We use ``add_pipe()`` method to add a component to the processing pipeline. We will add ``pytextrank`` to the ``spacy`` pipeline.

In [None]:
# Add PyTextRank to the spaCy pipeline
sp.add_pipe('textrank', last=True)

<pytextrank.base.BaseTextRank at 0x7f1782a759d0>

### Basic text-summarization example

#### Create sample text

In [None]:
# Create sample text as SpaCy instance
doc = sp(
    "Mr. and Mrs. Dursley, of number four, Private Drive, were proud to say \
they were perfectly normal, thank you very much. They were the last people you'd expect \
to be involved in anything strange or mysterious, because they just didn't hold with such nonsense."
)

#### Print the noun chunks

We use ``noun_chunks`` method to iterate over the base noun phrases in the document. 

In [None]:
# Print the noun chunks of the sample text
for chunks in doc.noun_chunks:
  print(chunks)

Mr. and Mrs. Dursley
number
Private Drive
they
you
They
the last people
you
anything
they
such nonsense


#### Print entities of the document

Named entities are available as the ``ents`` property of a ``doc``.
The standard way to access entity annotations is the ``doc.ents`` property. The entity type is accessible either as a hash value or as a string, using the attributes ``ent.label`` and ``ent.label_`` [[9]](https://spacy.io/usage/linguistic-features).

In [None]:
# Print entities of the document
for ent in doc.ents:
    print(ent.text, ent.label_, ent.start, ent.end)

Dursley PERSON 3 4
number four CARDINAL 6 8
Private Drive FAC 9 11


#### Show top rated phrases
We iterate through each sentence in the ``doc``, constructing a lemma graph, then returning the top-ranked phrases [[10]](https://derwen.ai/docs/ptr/glossary/#lemma-graph).

In [None]:
# Show top rated phrases
for p in doc._.phrases:
    print("{:.4f} {:5d}  {}".format(p.rank, p.count, p.text))
    print(p.chunks)

0.2058     1  such nonsense
[such nonsense]
0.1477     2  Private Drive
[Private Drive, Private Drive]
0.1000     1  number
[number]
0.0883     1  Dursley
[Dursley]
0.0697     1  Mr. and Mrs. Dursley
[Mr. and Mrs. Dursley]
0.0520     1  the last people
[the last people]
0.0462     1  number four
[number four]
0.0000     1  They
[They]
0.0000     1  anything
[anything]
0.0000     2  they
[they, they]
0.0000     2  you
[you, you]


#### Create a list of the sentence boundaries
Create a list of the sentence boundaries with a phrase vector (initialized to an empty set) for each sentence.

In [None]:
# Create a list of the sentence boundaries
sent_bounds = [ [s.start, s.end, set([])] for s in doc.sents ]
print(sent_bounds)

[[0, 26, set()], [26, 53, set()]]


#### Add top-ranked phrases to the phrase-vector 
Iterate through the top-ranked phrases and add them to the phrase vector for each sentence.

In [None]:
# Type limit of the iteration
## This defines the item number of the top-ranked phrases list
limit_phrases = 4

# Set "phrase_id" to zero and increase after each iteration
phrase_id = 0

# Create an empty list as "unit_vector" to keep the rank data of the phrases
unit_vector = []

# List the top 4 phrases and append into unit_vector
for p in doc._.phrases:
    print(phrase_id, p.text, p.rank)

    unit_vector.append(p.rank)

    for chunk in p.chunks:
        #print(" ", chunk.start, chunk.end)

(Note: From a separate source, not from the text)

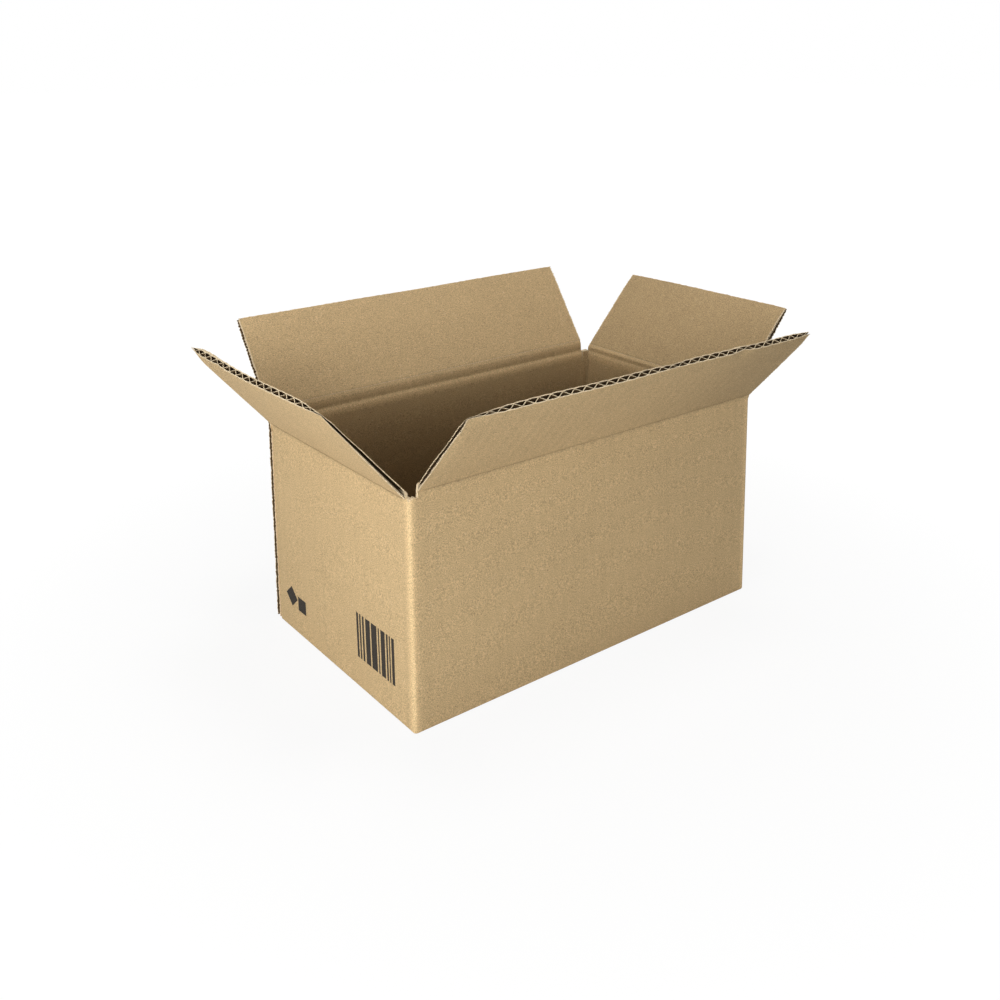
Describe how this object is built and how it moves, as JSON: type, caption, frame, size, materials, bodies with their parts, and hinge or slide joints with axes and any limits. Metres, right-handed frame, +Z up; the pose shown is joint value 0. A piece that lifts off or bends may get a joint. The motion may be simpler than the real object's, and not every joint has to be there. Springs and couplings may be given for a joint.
{
  "type": "open cardboard box",
  "caption": "Oblong single-wall corrugated carton, glued shut at the bottom, with hinged top flaps that fold out beside the walls or close over the opening.",
  "frame": {"origin": "middle of the underside, on the surface that the box stands on", "axes": "+X along the long walls towards the plain end wall, +Y across them towards the back long wall, +Z up; the printed end wall is at -X"},
  "size_m": [0.2904, 0.2001, 0.1599],
  "materials": {
    "kraft_board": "matt unbleached kraft liner"
  },
  "bodies": {
    "body": {"box_body": "kraft_board"},
    "front": {"front_flap": "kraft_board"},
    "back": {"back_flap": "kraft_board"},
    "left": {"left_flap": "kraft_board"},
    "right": {"right_flap": "kraft_board"}
  },
  "joints": [
    {"name": "front_crease", "type": "hinge", "parent": "body", "child": "front", "pos_m": [0, -0.063, 0.114], "axis": [1, 0, 0], "range_deg": [-131.5, 128.5]},
    {"name": "back_crease", "type": "hinge", "parent": "body", "child": "back", "pos_m": [0, 0.063, 0.114], "axis": [-1, 0, 0], "range_deg": [-129.5, 130.5]},
    {"name": "left_crease", "type": "hinge", "parent": "body", "child": "left", "pos_m": [-0.108, 0, 0.1107], "axis": [0, -1, 0], "range_deg": [-130.5, 129.5]},
    {"name": "right_crease", "type": "hinge", "parent": "body", "child": "right", "pos_m": [0.108, 0, 0.1107], "axis": [0, 1, 0], "range_deg": [-131, 129]}
  ]
}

        for sent_start, sent_end, sent_vector in sent_bounds:
            if chunk.start >= sent_start and chunk.end <= sent_end:
                #print(" ", sent_start, chunk.start, chunk.end, sent_end)
                sent_vector.add(phrase_id)
                break

    phrase_id += 1

    if phrase_id == limit_phrases:
        break

0 such nonsense 0.20578727368601005
1 Private Drive 0.1476932514643156
2 number 0.10003737208485038
3 Dursley 0.08830619471948406


In [None]:
# Look at the sentence boundaries with its phrase-vector
## The phrases with id number 1,2 and 3 belongs to the first sentence
## The phrase with id number 0 belongs to the second sentence
print(sent_bounds)

[[0, 26, {1, 2, 3}], [26, 53, {0}]]


#### Print the unit_vector

In [None]:
# Print the unit vector which contains the rank data of the top 4 phrases
print(unit_vector)

[0.20578727368601005, 0.1476932514643156, 0.10003737208485038, 0.08830619471948406]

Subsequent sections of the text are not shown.